Sunday, March 25, 2018

A Trip to Paris

     We had been down this road before. We were returning from our Seattle trip with the Ranger loaded with packaged crates.  
     I was driving and the Goodwife was navigating.  I missed the junction.  Not much of a difference in mileage, really.  It was whether we went south along the east side of Bear Lake (we did) on the Wyoming border, or south along the west side of Bear Lake into the corner of Utah before turning east into Wyoming.  (For map, see,  https://www.google.com/maps/@42.0477867,-111.140537,10z)
        This time we stopped, really stopped, like in overnight stop, before proceeding along our chosen route.  We spent the night in Montpelier.
     I asked the friendly motel clerk lady where the junction was to go through Paris.  She pointed through the office window front where a couple of blocks away, we could see a stoplight.  “Turn right at the stoplight.  Don’t blink,” she added.  “You’ll miss it.”  She wasn’t referring to the stoplight.
     It was a lazy Saturday morning, not much traffic, not much reason to be stirring on a coolish weekend morning.  We met a couple of pickups towing stock trailers.  Sale day somewhere?
      We could slow down, pull over and snap a picture or two without worry of being rear ended by someone in a hurry to get somewhere.


 
      If you didn’t know Bear Lake lay six or seven miles away (pretty hard not to know if you read the road signs advertising local businesses), you would think Paris was a small town in the middle of nowhere, with mountain ranges in the distance, with not much to recommend it.  But it must have had something to recommend it in the olden days, enough to earn it the county seat with all the trappings that go along with that designation.

 
      There are other historical buildings and historical sight markers.
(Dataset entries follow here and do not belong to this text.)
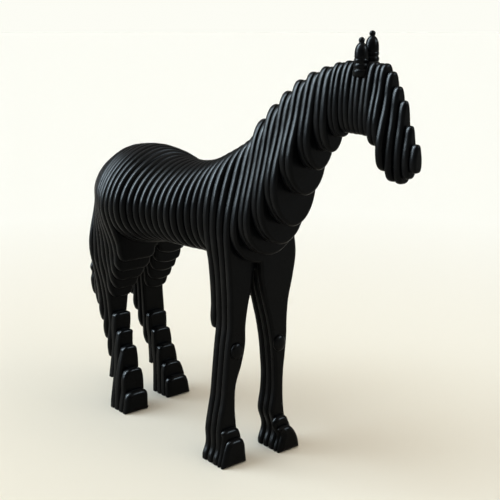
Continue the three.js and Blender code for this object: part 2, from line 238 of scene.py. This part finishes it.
def kind_of(name):
    """Which row of EDGE_ROUNDING a node belongs to."""
    if "hoof" in name:
        return "hind_hoof" if "hind" in name else "fore_hoof"
    return name.split("_")[0]


def section_outline(name, place):
    """The outline of a node in the plane X = place, as an array of (Y, Z) rows."""
    solid = bmesh.new()
    solid.from_mesh(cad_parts[name].data)
    bmesh.ops.remove_doubles(solid, verts=solid.verts, dist=SOLID_WELD)
    parts = solid.verts[:] + solid.edges[:] + solid.faces[:]
    cut = bmesh.ops.bisect_plane(
        solid, geom=parts, dist=CUT_TOLERANCE, plane_co=(place, 0, 0), plane_no=(1, 0, 0)
    )
    edges = [item for item in cut["geom_cut"] if isinstance(item, bmesh.types.BMEdge)]
    edge = min(edges, key=lambda item: item.verts[0].co.z)
    start, corner = edge.verts
    points = [start.co.copy()]
    while corner is not start:
        points.append(corner.co.copy())
        edge = next(item for item in corner.link_edges if item in edges and item is not edge)
        corner = edge.other_vert(corner)
    solid.free()
    outline = np.array([(point.y, point.z) for point in points])
    return outline if signed_area(outline) > 0 else outline[::-1]


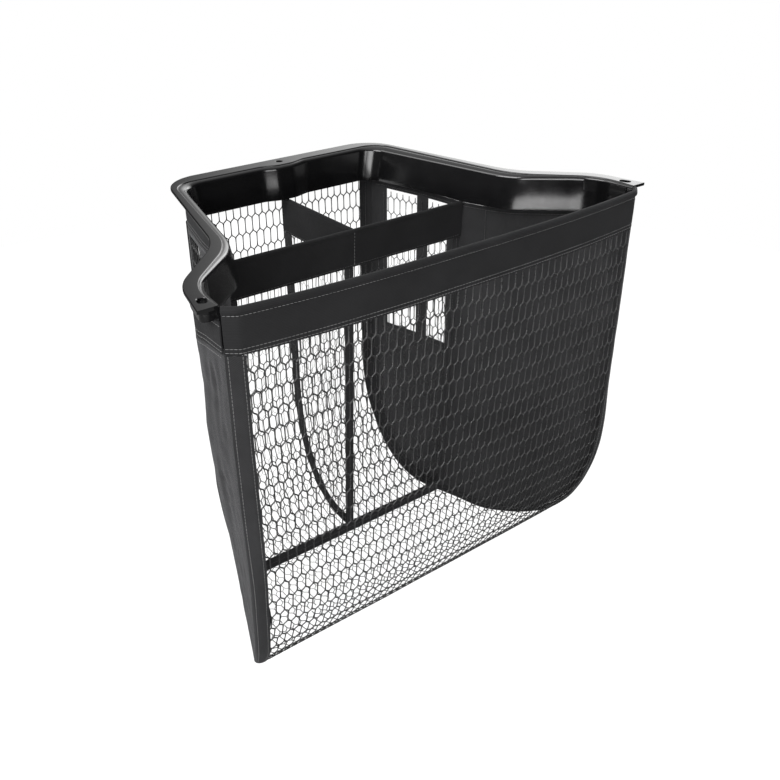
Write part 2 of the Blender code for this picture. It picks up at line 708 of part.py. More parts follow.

     And a city hall building where one would find the Justice of the Peace if he wanted one:

 
    Many years ago, a young couple eloped to Paris.  They could always say they got married in Paris.  No need to mention “Idaho”. 
     Like filling up the gas tank in Sinclair, seeing Paris, ID was a dimple in the bucket of my bucket list.  Paris was a bit more fulfilling than Sinclair was.  It was quite picturesque, actually.

 
     We drove around a little, mostly to view a chateau on the hill to the west, which turned out to be somewhat of a modular the closer we got.  There are lots of older houses, with “character”, I’m told. 



 
      After the last shutter snap, we proceeded down the road.  The road and the shoreline of Bear Lake drew together, but it was hard to see the lake.  Between the highway and the water are “cabins”, from modest bungalows to huge multi-story mansions.  Many homes are going up on the opposite side of the highway, too.  Most are vacant this time of year, as the place seems to be a summer refuge for those who can afford to maintain a vacant house during the winter months. 
     Somewhere near the southern tip of the lake, you cross over into Utah.  The road bends around the southern tip of the lake and leads into Wyoming.  It is a pretty drive.  It would probably be prettier going west and north (we were going south and east).  You get a better glimpse of the lake and there are mountain ranges to the north and west that you don’t really see going the way we did.
     As the sun slowly rose higher in the east, we headed to Kemmerer and our way home.